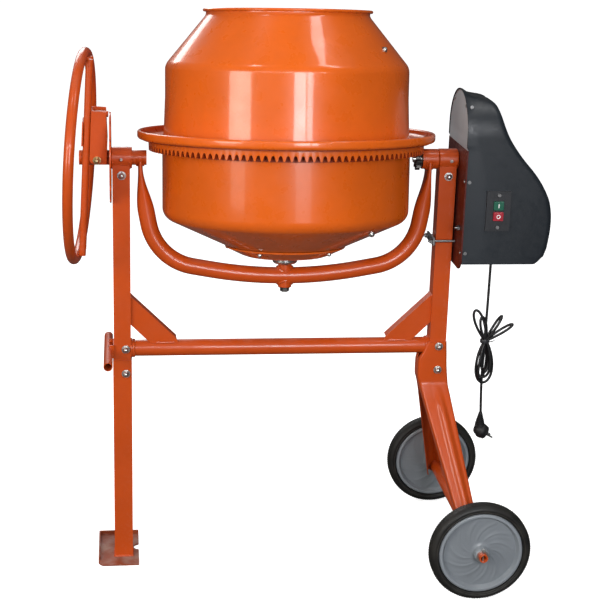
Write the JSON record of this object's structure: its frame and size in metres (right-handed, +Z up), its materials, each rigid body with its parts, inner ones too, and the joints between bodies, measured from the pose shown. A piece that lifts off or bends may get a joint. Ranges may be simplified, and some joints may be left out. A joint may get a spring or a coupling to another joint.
{
  "type": "concrete mixer",
  "caption": "Upright tilting-drum concrete mixer: a conical drum with a ring gear on a tilting yoke, a handwheel with a lock disc, an electric drive under a side cover, and transport wheels.",
  "frame": {"origin": "on the ground, under the middle of the left leg", "axes": "+X to the motor side along the tilting axis, -Y to the operator's side, +Z up"},
  "size_m": [1.1211, 0.6826, 1.3577],
  "materials": {
    "paint": "gloss paint",
    "zinc": "zinc plated",
    "yellow_zinc": "yellow zinc plated",
    "dark_steel": "blackened",
    "pulley_iron": "cast, machined grooves",
    "bush_bronze": "sintered bronze",
    "rubber": "matte",
    "tyre": "matte",
    "wheel_plastic": "satin moulding",
    "cover_plastic": "satin fine-grained moulding",
    "inner_plastic": "matte moulding",
    "tie": "matte",
    "green_button": "gloss",
    "red_button": "gloss"
  },
  "bodies": {
    "frame": {"left_upright": "paint", "right_upright": "paint", "crossbar": "paint", "corner_braces": "paint", "stand_leg": "paint", "foot_plate": "paint", "tow_handle": "paint", "wheel_fork": "paint", "axle": "paint", "axle_washers": "zinc", "cotter_pins": "zinc", "left_bearing_housing": "paint", "right_bearing_housing": "paint", "trunnion_bushes": "bush_bronze", "frame_bolts": "zinc", "grease_nipples": "zinc", "lock_disc": "paint", "drive_belt": "rubber", "motor_body": "dark_steel", "motor_bracket": "paint", "mounting_plate": "paint", "motor_fixings": "zinc", "inner_cover": "inner_plastic", "motor_cover": "cover_plastic", "cover_screws": "zinc", "switch_box": "cover_plastic", "power_cord": "rubber", "cord_gland": "rubber", "cord_tie": "tie", "plug": "rubber"},
    "yoke": {"tilt_shaft": "paint", "yoke_tube": "paint", "pinion_sleeve": "paint", "ball_bearings": "zinc", "pivot_housing": "paint", "hub_bolt": "yellow_zinc", "latch_spring": "zinc"},
    "drum": {"drum_lower": "paint", "drum_upper": "paint", "mouth_ring": "paint", "ring_gear": "paint", "mixing_blades": "paint", "blade_bolts": "zinc", "drum_bottom_plate": "paint", "drum_pivot_shaft": "zinc", "pivot_nut": "dark_steel"},
    "pinion": {"pinion_shaft": "zinc", "pinion_gear": "dark_steel", "drive_pulley": "pulley_iron"},
    "rotor": {"motor_rotor": "zinc", "motor_pulley": "pulley_iron"},
    "front_wheel": {"front_wheel_disc": "wheel_plastic", "front_tyre": "tyre"},
    "rear_wheel": {"rear_wheel_disc": "wheel_plastic", "rear_tyre": "tyre"},
    "handwheel": {"handwheel_ring": "paint", "handwheel_spokes": "paint", "handwheel_hub": "paint"},
    "start_button": {"start_button": "green_button"},
    "stop_button": {"stop_button": "red_button"}
  },
  "joints": [
    {"name": "drum_tilt", "type": "hinge", "parent": "frame", "child": "yoke", "pos_m": [0.38, 0, 1], "axis": [1, 0, 0], "range_deg": [-120, 120]},
    {"name": "drum_spin", "type": "hinge", "parent": "yoke", "child": "drum", "pos_m": [0.38, 0, 1], "axis": [0, 0.1167, 0.9932], "continuous": true},
    {"name": "pinion_spin", "type": "hinge", "parent": "yoke", "child": "pinion", "pos_m": [0.69, 0, 1], "axis": [1, 0, 0], "continuous": true},
    {"name": "motor_spin", "type": "hinge", "parent": "frame", "child": "rotor", "pos_m": [0.88, 0, 0.865], "axis": [1, 0, 0], "continuous": true},
    {"name": "front_wheel_spin", "type": "hinge", "parent": "frame", "child": "front_wheel", "pos_m": [0.83, -0.275, 0.121], "axis": [0, 1, 0], "continuous": true},
    {"name": "rear_wheel_spin", "type": "hinge", "parent": "frame", "child": "rear_wheel", "pos_m": [0.83, 0.275, 0.121], "axis": [0, 1, 0], "continuous": true},
    {"name": "latch_rock", "type": "hinge", "parent": "yoke", "child": "handwheel", "pos_m": [-0.054, 0, 1], "axis": [0, 1, 0], "range_deg": [0, 3]},
    {"name": "start_press", "type": "slide", "parent": "frame", "child": "start_button", "axis": [0, 1, 0], "range_m": [0, 0.003], "stiffness_N_per_m": 800},
    {"name": "stop_press", "type": "slide", "parent": "frame", "child": "stop_button", "axis": [0, 1, 0], "range_m": [0, 0.003], "stiffness_N_per_m": 800}
  ],
  "couplings": [
    {"joint": "pinion_spin", "follows": "drum_spin", "ratio": -14},
    {"joint": "motor_spin", "follows": "drum_spin", "ratio": -84}
  ]
}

**PROBLEM STATEMENT:** Extract the data in full. Keep it word for word.

**ANSWER BELOW:**
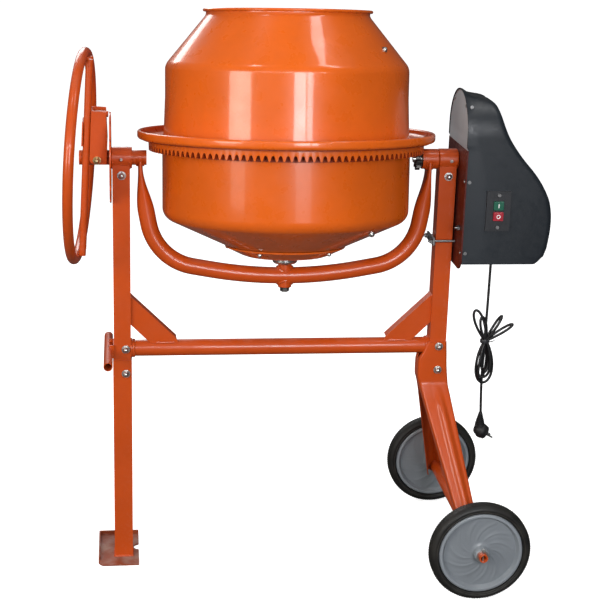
Write the JSON record of this object's structure: its frame and size in metres (right-handed, +Z up), its materials, each rigid body with its parts, inner ones too, and the joints between bodies, measured from the pose shown. A piece that lifts off or bends may get a joint. Ranges may be simplified, and some joints may be left out. A joint may get a spring or a coupling to another joint.
{
  "type": "concrete mixer",
  "caption": "Upright tilting-drum concrete mixer: a conical drum with a ring gear on a tilting yoke, a handwheel with a lock disc, an electric drive under a side cover, and transport wheels.",
  "frame": {"origin": "on the ground, under the middle of the left leg", "axes": "+X to the motor side along the tilting axis, -Y to the operator's side, +Z up"},
  "size_m": [1.1211, 0.6826, 1.3577],
  "materials": {
    "paint": "gloss paint",
    "zinc": "zinc plated",
    "yellow_zinc": "yellow zinc plated",
    "dark_steel": "blackened",
    "pulley_iron": "cast, machined grooves",
    "bush_bronze": "sintered bronze",
    "rubber": "matte",
    "tyre": "matte",
    "wheel_plastic": "satin moulding",
    "cover_plastic": "satin fine-grained moulding",
    "inner_plastic": "matte moulding",
    "tie": "matte",
    "green_button": "gloss",
    "red_button": "gloss"
  },
  "bodies": {
    "frame": {"left_upright": "paint", "right_upright": "paint", "crossbar": "paint", "corner_braces": "paint", "stand_leg": "paint", "foot_plate": "paint", "tow_handle": "paint", "wheel_fork": "paint", "axle": "paint", "axle_washers": "zinc", "cotter_pins": "zinc", "left_bearing_housing": "paint", "right_bearing_housing": "paint", "trunnion_bushes": "bush_bronze", "frame_bolts": "zinc", "grease_nipples": "zinc", "lock_disc": "paint", "drive_belt": "rubber", "motor_body": "dark_steel", "motor_bracket": "paint", "mounting_plate": "paint", "motor_fixings": "zinc", "inner_cover": "inner_plastic", "motor_cover": "cover_plastic", "cover_screws": "zinc", "switch_box": "cover_plastic", "power_cord": "rubber", "cord_gland": "rubber", "cord_tie": "tie", "plug": "rubber"},
    "yoke": {"tilt_shaft": "paint", "yoke_tube": "paint", "pinion_sleeve": "paint", "ball_bearings": "zinc", "pivot_housing": "paint", "hub_bolt": "yellow_zinc", "latch_spring": "zinc"},
    "drum": {"drum_lower": "paint", "drum_upper": "paint", "mouth_ring": "paint", "ring_gear": "paint", "mixing_blades": "paint", "blade_bolts": "zinc", "drum_bottom_plate": "paint", "drum_pivot_shaft": "zinc", "pivot_nut": "dark_steel"},
    "pinion": {"pinion_shaft": "zinc", "pinion_gear": "dark_steel", "drive_pulley": "pulley_iron"},
    "rotor": {"motor_rotor": "zinc", "motor_pulley": "pulley_iron"},
    "front_wheel": {"front_wheel_disc": "wheel_plastic", "front_tyre": "tyre"},
    "rear_wheel": {"rear_wheel_disc": "wheel_plastic", "rear_tyre": "tyre"},
    "handwheel": {"handwheel_ring": "paint", "handwheel_spokes": "paint", "handwheel_hub": "paint"},
    "start_button": {"start_button": "green_button"},
    "stop_button": {"stop_button": "red_button"}
  },
  "joints": [
    {"name": "drum_tilt", "type": "hinge", "parent": "frame", "child": "yoke", "pos_m": [0.38, 0, 1], "axis": [1, 0, 0], "range_deg": [-120, 120]},
    {"name": "drum_spin", "type": "hinge", "parent": "yoke", "child": "drum", "pos_m": [0.38, 0, 1], "axis": [0, 0.1167, 0.9932], "continuous": true},
    {"name": "pinion_spin", "type": "hinge", "parent": "yoke", "child": "pinion", "pos_m": [0.69, 0, 1], "axis": [1, 0, 0], "continuous": true},
    {"name": "motor_spin", "type": "hinge", "parent": "frame", "child": "rotor", "pos_m": [0.88, 0, 0.865], "axis": [1, 0, 0], "continuous": true},
    {"name": "front_wheel_spin", "type": "hinge", "parent": "frame", "child": "front_wheel", "pos_m": [0.83, -0.275, 0.121], "axis": [0, 1, 0], "continuous": true},
    {"name": "rear_wheel_spin", "type": "hinge", "parent": "frame", "child": "rear_wheel", "pos_m": [0.83, 0.275, 0.121], "axis": [0, 1, 0], "continuous": true},
    {"name": "latch_rock", "type": "hinge", "parent": "yoke", "child": "handwheel", "pos_m": [-0.054, 0, 1], "axis": [0, 1, 0], "range_deg": [0, 3]},
    {"name": "start_press", "type": "slide", "parent": "frame", "child": "start_button", "axis": [0, 1, 0], "range_m": [0, 0.003], "stiffness_N_per_m": 800},
    {"name": "stop_press", "type": "slide", "parent": "frame", "child": "stop_button", "axis": [0, 1, 0], "range_m": [0, 0.003], "stiffness_N_per_m": 800}
  ],
  "couplings": [
    {"joint": "pinion_spin", "follows": "drum_spin", "ratio": -14},
    {"joint": "motor_spin", "follows": "drum_spin", "ratio": -84}
  ]
}